Humilier Ernest Obama

La médiasphère camerounaise a encore en mémoire l’arrestation spectaculaire du journaliste Ernest Obama, ancien directeur de la télévision Vision 4, ce jeudi 18 juin 2020 sur son propre lieu de service.
Une humiliation ! Déjà de voir qu’il a fallu toute une escorte, que dis-je, un escadron de la Gendarmerie nationale pour venir l’y déloger, et diffuser les images de cette interpellation dans le propre journal de 20 heures du média dont l’inculpé était pourtant l’un des barons.
La question des faits qui lui sont reprochés ne m’importe pas.

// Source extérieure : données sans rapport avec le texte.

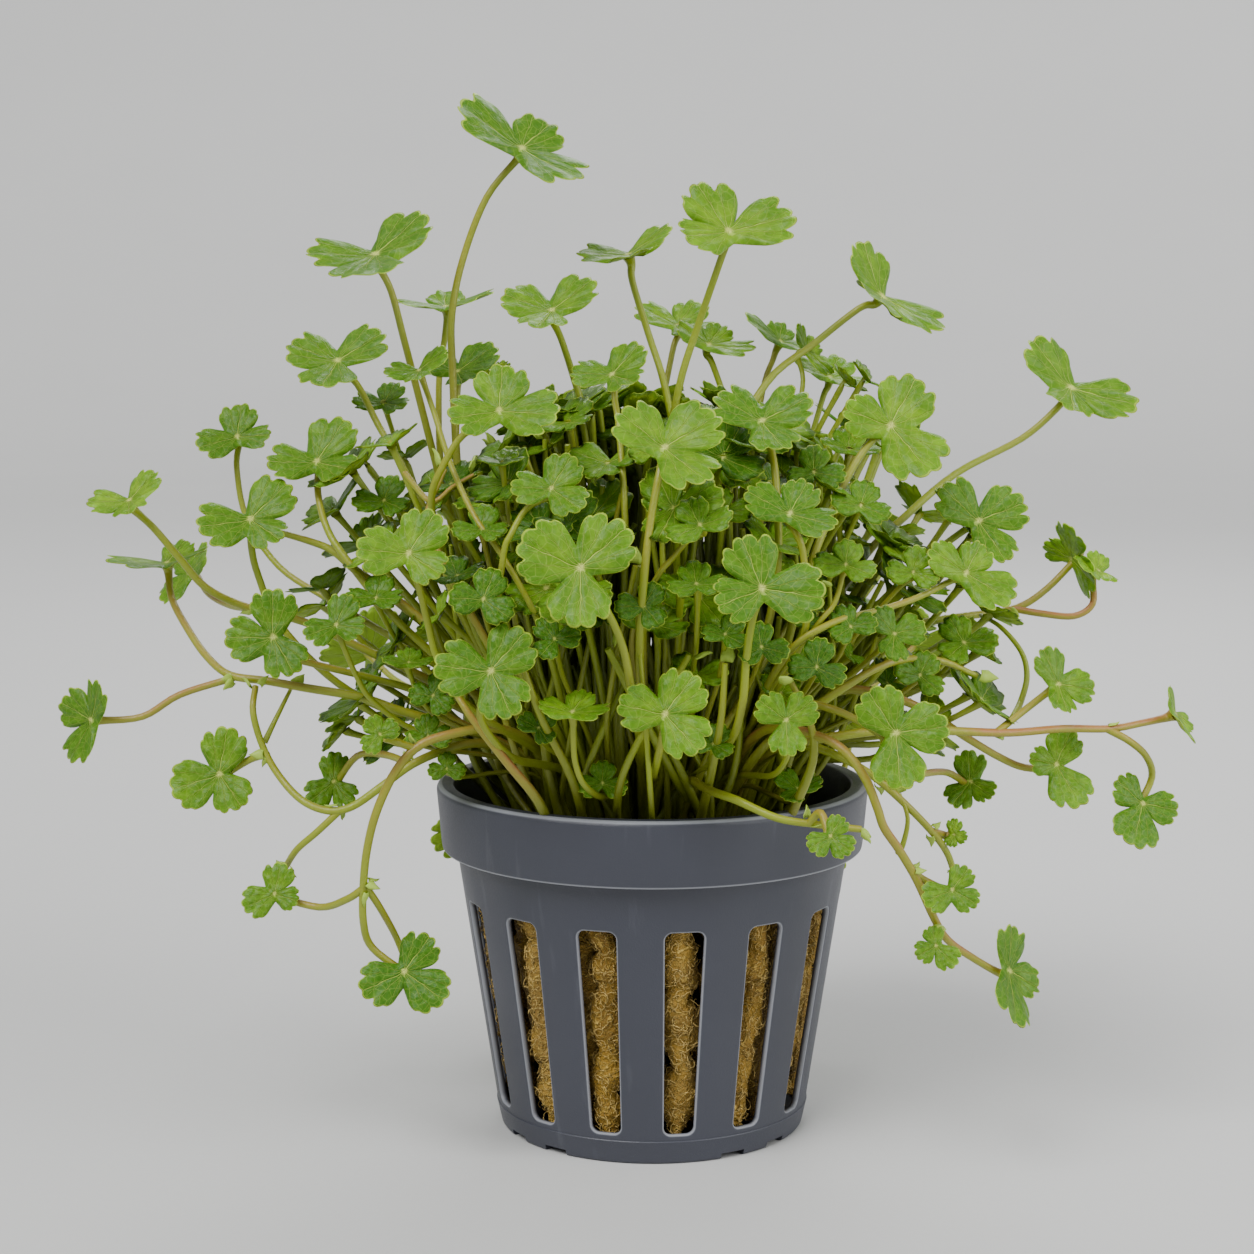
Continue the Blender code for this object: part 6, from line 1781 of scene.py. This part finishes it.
class PLANT_OT_studio(bpy.types.Operator):
    """Build the pale floor, the soft lights and the camera"""
    bl_idname = "plant.studio"
    bl_label = "Studio"

    def execute(self, context):
        scene = context.scene
        studio = scene.studio
        floor = link_object("studio_floor", self.swept_floor())
        floor.data.materials.append(material_named("pale_floor", floor_material, studio))
        sun = bpy.data.lights.new("key_light", "SUN")
        sun.energy = studio.key_strength
        sun.angle = KEY_SPREAD
        key = link_object("key_light", sun)
        key.rotation_euler = KEY_AIM.to_track_quat("-Z", "Y").to_euler()
        self.soft_light("fill_light", FILL_PLACE, studio.fill_power, 0.45)
        self.soft_light("back_light", BACK_PLACE, 0.6 * studio.fill_power, 0.35)
        world = bpy.data.worlds.new("pale_surround")
        world.use_nodes = True
        backdrop = world.node_tree.nodes["Background"]
        backdrop.inputs["Color"].default_value = SURROUND
        backdrop.inputs["Strength"].default_value = studio.sky
        scene.world = world
        lens = bpy.data.cameras.new("front_camera")
        lens.sensor_width = SENSOR
        lens.lens = EYE_FOCAL * SENSOR / IMAGE_SIDE
        lens.clip_start = 0.01
        camera = link_object("front_camera", lens)
        camera.location = EYE
        camera.rotation_euler = (pi / 2 - EYE_PITCH, 0.0, 0.0)
        scene.camera = camera
        return {"FINISHED"}

    def swept_floor(self):
        """A round flat floor whose rim sweeps up in a quarter circle."""
        bm = bmesh.new()
        bmesh.ops.create_circle(bm, cap_ends=True, segments=96, radius=SWEEP_START)
        rim = list(bm.edges)
        for step in range(1, SWEEP_STEPS + 1):
            turn = pi / 2 * step / SWEEP_STEPS
            radius = SWEEP_START + SWEEP_BEND * sin(turn)
            made = bmesh.ops.extrude_edge_only(bm, edges=rim)["geom"]
            for vert in (item for item in made if isinstance(item, bmesh.types.BMVert)):
                vert.co = Vector((vert.co.x, vert.co.y, 0.0)).normalized() * radius
                vert.co.z = SWEEP_BEND * (1.0 - cos(turn))
            rim = [item for item in made if isinstance(item, bmesh.types.BMEdge) and item.is_boundary]
        bmesh.ops.recalc_face_normals(bm, faces=bm.faces)
        mesh = bpy.data.meshes.new("studio_floor")
        bm.to_mesh(mesh)
        bm.free()
        mesh.shade_smooth()
        return mesh

    def soft_light(self, name, place, power, size):
        lamp = bpy.data.lights.new(name, "AREA")
        lamp.energy = power
        lamp.size = size
        made = link_object(name, lamp)
        made.location = place
        made.rotation_euler = (LIT_PLACE - Vector(place)).to_track_quat("-Z", "Y").to_euler()


class PLANT_PT_panel(bpy.types.Panel):
    """Sizes, colours and the steps that build the plant"""
    bl_label = "Potted Hydrocotyle"
    bl_idname = "PLANT_PT_panel"
    bl_space_type = "VIEW_3D"
    bl_region_type = "UI"
    bl_category = "Plant"

    def draw(self, context):
        for setting in SETTINGS:
            box = self.layout.box()
            values = getattr(context.scene, setting)
            for name in values.bl_rna.properties.keys():
                if name not in ("rna_type", "name"):
                    box.prop(values, name)
        column = self.layout.column(align=True)
        for step in STEPS:
            column.operator(step.bl_idname)


SETTINGS = {"plant": PlantSettings, "net_pot": PotSettings, "studio": StudioSettings}
STEPS = (PLANT_OT_pot, PLANT_OT_wool, PLANT_OT_leaves, PLANT_OT_shoots, PLANT_OT_thicket, PLANT_OT_studio)
CLASSES = (*SETTINGS.values(), *STEPS, PLANT_PT_panel)


def register():
    for item in CLASSES:
        bpy.utils.register_class(item)
    for name, settings in SETTINGS.items():
        setattr(bpy.types.Scene, name, bpy.props.PointerProperty(type=settings))


def unregister():
    for name in SETTINGS:
        delattr(bpy.types.Scene, name)
    for item in reversed(CLASSES):
        bpy.utils.unregister_class(item)


def main():
    register()
    for step in STEPS:
        group, name = step.bl_idname.split(".")
        getattr(getattr(bpy.ops, group), name)()


if __name__ == "__main__":
    main()
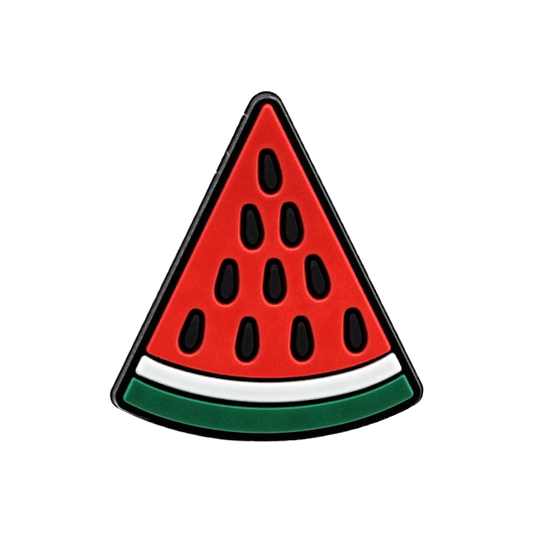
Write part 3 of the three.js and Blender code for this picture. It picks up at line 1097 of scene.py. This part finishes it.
def pvc(name):
    """Soft PVC: mottled colour, painted highlights and shade at its edges, uneven gloss, fine moulded
    grain.
    """
    look = LOOKS[name]
    material = bpy.data.materials.new(name)
    material.use_nodes = True
    tree = material.node_tree
    tree.nodes.clear()
    metres = add(tree, "TexCoord").outputs["Object"]
    place = scaled(tree, metres, (1 / MM,) * 3)
    lumps = bumped(tree, noise_of(tree, place, *LUMP_NOISE), look["lumps"] * MM)
    fine = noise_of(tree, place, *GRAIN_NOISE)
    rough = spread(tree, fine, *GLOSS_STRETCH, *look["gloss"])
    grain = look["grain"] * MM
    if "wall_gloss" in look:
        rough, grain = wall_finish(tree, place, look, rough)
    inputs = {
        "Base Color": pvc_colour(tree, place, look),
        "Roughness": rough,
        "Normal": bumped(tree, fine, grain, lumps),
        "IOR": REFRACTION,
        "Specular IOR Level": look.get("specular", SPECULAR),
        "Subsurface Weight": look.get("soft", 0),
        "Subsurface Radius": look.get("soft_colour", (1, 1, 1)),
        "Subsurface Scale": SOFT_REACH * MM,
    }
    shader = add(tree, "BsdfPrincipled", inputs)
    add(tree, "OutputMaterial", {"Surface": shader.outputs["BSDF"]})
    return material


# ---- Studio ----------------------------------------------------------------------------------

# The camera stands over the face, leant to the left and to the tip by these degrees.
VIEW_LEFT = 2.55
VIEW_TIP = 3.83
VIEW_ROLL = -0.34
VIEW_DISTANCE = 400
AIM = Vector((-0.12, 3.8, LAND_Z))
LENS = 337.9
SENSOR = 36
CLIP_START = 10


def set_camera():
    """The camera, looking down on the face."""
    lean = Vector((-math.tan(math.radians(VIEW_LEFT)), math.tan(math.radians(VIEW_TIP)), 1))
    back = lean.normalized()
    up = Vector((0, 1, 0))
    up = (up - back * up.dot(back)).normalized()
    right = up.cross(back)
    roll = Matrix.Rotation(math.radians(VIEW_ROLL), 3, "Z")
    facing = Matrix((right, up, back)).transposed() @ roll
    data = bpy.data.cameras.new("camera")
    data.lens = LENS
    data.sensor_width = SENSOR
    data.clip_start = CLIP_START * MM
    camera = bpy.data.objects.new("camera", data)
    camera.matrix_world = Matrix.Translation((AIM + back * VIEW_DISTANCE) * MM) @ facing.to_4x4()
    bpy.context.scene.collection.objects.link(camera)
    bpy.context.scene.camera = camera


# Softboxes: azimuth in degrees, 0 to the right and 90 towards the tip, and power in watts
SOFTBOXES = {
    "softbox_right": (10, 0.45),
    "softbox_left": (180, 0.1),
    "softbox_tip": (90, 0.68),
    "softbox_rind": (270, 0.16),
}
SOFTBOX_RISE = math.radians(27)
SOFTBOX_WIDTH = 420
SOFTBOX_HEIGHT = 110
SOFTBOX_DISTANCE = 300
SOFTBOX_TARGET = Vector((0, 2, LAND_Z))


def softbox(name, azimuth, power):
    """A rectangular area light, facing the charm."""
    turn = math.radians(azimuth)
    level = math.cos(SOFTBOX_RISE)
    direction = Vector((math.cos(turn) * level, math.sin(turn) * level, math.sin(SOFTBOX_RISE)))
    data = bpy.data.lights.new(name, "AREA")
    data.shape = "RECTANGLE"
    data.size = SOFTBOX_WIDTH * MM
    data.size_y = SOFTBOX_HEIGHT * MM
    data.energy = power
    light = bpy.data.objects.new(name, data)
    light.location = (SOFTBOX_TARGET + direction * SOFTBOX_DISTANCE) * MM
    light.rotation_euler = direction.to_track_quat("Z", "Y").to_euler()
    bpy.context.scene.collection.objects.link(light)


# The tent round the charm is lit to this strength at the sides, and straight above it is dark. It
# changes over a stretch of the direction's height.
TENT_SIDES = 0.7
TENT_TOP = 0.0
TENT_EDGE = (0.7, 0.93)


def surround():
    """A pale tent that goes dark straight above, so that flat gloss stays deep."""
    world = bpy.data.worlds.new("tent")
    world.use_nodes = True
    tree = world.node_tree
    tree.nodes.clear()
    direction = add(tree, "TexCoord").outputs["Generated"]
    height = add(tree, "SeparateXYZ", {"Vector": direction}).outputs["Z"]
    strength = spread(tree, height, *TENT_EDGE, TENT_SIDES, TENT_TOP)
    tent = add(tree, "Background", {"Color": (1, 1, 1, 1), "Strength": strength})
    add(tree, "OutputWorld", {"Surface": tent.outputs["Background"]})
    bpy.context.scene.world = world


FLOOR_RADIUS = 1500
FLOOR_GAP = 0.01  # between the button's foot and the floor, so that the two don't flicker
PAPER = {
    "Base Color": (0.9, 0.9, 0.9, 1),
    "Roughness": 0.9,
    "Emission Color": (1, 1, 1, 1),
    "Emission Strength": 0.5,
}


def floor():
    """A wide sheet of white paper, which glows a little so that it shows plain white."""
    bm = bmesh.new()
    bm.faces.new(add_loop(bm, circle(FLOOR_RADIUS), FOOT_Z - FLOOR_GAP))
    mesh = bpy.data.meshes.new("studio_floor")
    bm.to_mesh(mesh)
    bm.free()
    material = bpy.data.materials.new("white_paper")
    material.use_nodes = True
    shader = material.node_tree.nodes["Principled BSDF"]
    for key, value in PAPER.items():
        shader.inputs[key].default_value = value
    mesh.materials.append(material)
    sheet = bpy.data.objects.new("studio_floor", mesh)
    bpy.context.scene.collection.objects.link(sheet)


def studio():
    """The tent, the floor, the lights and the camera."""
    bpy.context.scene.view_settings.view_transform = "Standard"
    surround()
    floor()
    for name, (azimuth, power) in SOFTBOXES.items():
        softbox(name, azimuth, power)
    set_camera()


# ---- Assembly --------------------------------------------------------------------------------

black = pvc("black_pvc")
charcoal = pvc("charcoal_pvc")
dress(base(), "base_moulding", black, "base")
flesh = pad(FLESH, FLESH_EDGE, shifted_places(HOLE_SHIFT))
dress(flesh, "flesh_moulding", pvc("red_pvc"), "flesh_pad")
dress(pad(PITH, PITH_EDGE), "pith_moulding", pvc("white_pvc"), "pith_band")
dress(pad(RIND, RIND_EDGE), "rind_moulding", pvc("green_pvc"), "rind_band")
for number, place in enumerate(shifted_places(SEED_SHIFT), 1):
    name = f"seed_{number:02d}"
    dress(seed(place), f"{name}_moulding", charcoal, name)
dress(button(), "button_moulding", black, "button")
studio()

Après tout, « le temps est le véritable tribunal de l’Histoire » comme il aimait à le répéter. Mais j’ai quand même suivi qu’il serait poursuivi pour fautes de gestion, sabotage ou encore abus de confiance. Je crois que c’est à peu près ça. Et de voir la populace se réjouir de ce fait divers qui réjouit les masses plus qu’il ne les attriste, ça laisse non pas à désirer, mais plutôt à réfléchir.
Il est évident que cette mise en scène a été commanditée en hauts lieux, et qu’il fallait enlever les chaussures du journaliste Ernest Obama pour le faire marcher en chaussettes, le faire assoir à même le sol devant ses ex-collaborateurs qui étaient pourtant ses subalternes, et puis enfin l’excommunier à travers des reportages punitifs et pourtant l’enquête n’a même pas encore déroulé son dénouement...
Ernest Obama n’est pas un ange ! Il n’est pas question ici de le juger ni de l’exempter. Mais l’image qu’il renvoie sur les antennes, c’est celle d’un personnage arrogant, arriviste, parvenu et sous certains égards condescendant. Il est antipathique en quelque sorte. Il est vantard, mégalomane et limite narcissique. Ça c’est ce qu’il montre. Et certaines langues de professer qu’il serait tout le contraire en off, et que derrière les caméras ce serait plutôt un chérubin qui ne ferait pas de mal à une mouche tsé-tsé.
Toujours est-il que le serpent s’est mordu la queue. L’ancien directeur de la télévision avait d’abord disparu des écrans depuis le mois d’avril, puisqu’il avait été –vraisemblablement– retiré de tous les programmes télés qu’il animait. On l’a « refourgué » à la direction du quotidien de presse L’Anecdote, où il jouissait de mille fois moins de visibilité.
L’arrestation de Dieudonné Ernest Obamanana est un chapelet de leçons de vie, puisque la vie est faite de hauts et de bas. On peut culminer au sommet un jour, et se retrouver au SED (secrétariat d’Etat à la Défense) le lendemain. On peut diriger ses collègues un matin, et puis se faire « fusiller » par eux le lendemain. On peut avoir de la notoriété et un florilège de relations importantes au sein du pouvoir, mais ça ne nous préservera jamais de se brûler les ailes comme l’irrévérencieux Icare.
Encore que les gens bavardent dans les chaumières parce que les uns condamnent la méthode de cette arrestation, tandis que les autres n’en ont cure. Mais il reste que l’humiliation publique de ce journaliste était la première étape d’une descente aux enfers qui certainement ne fait que commencer.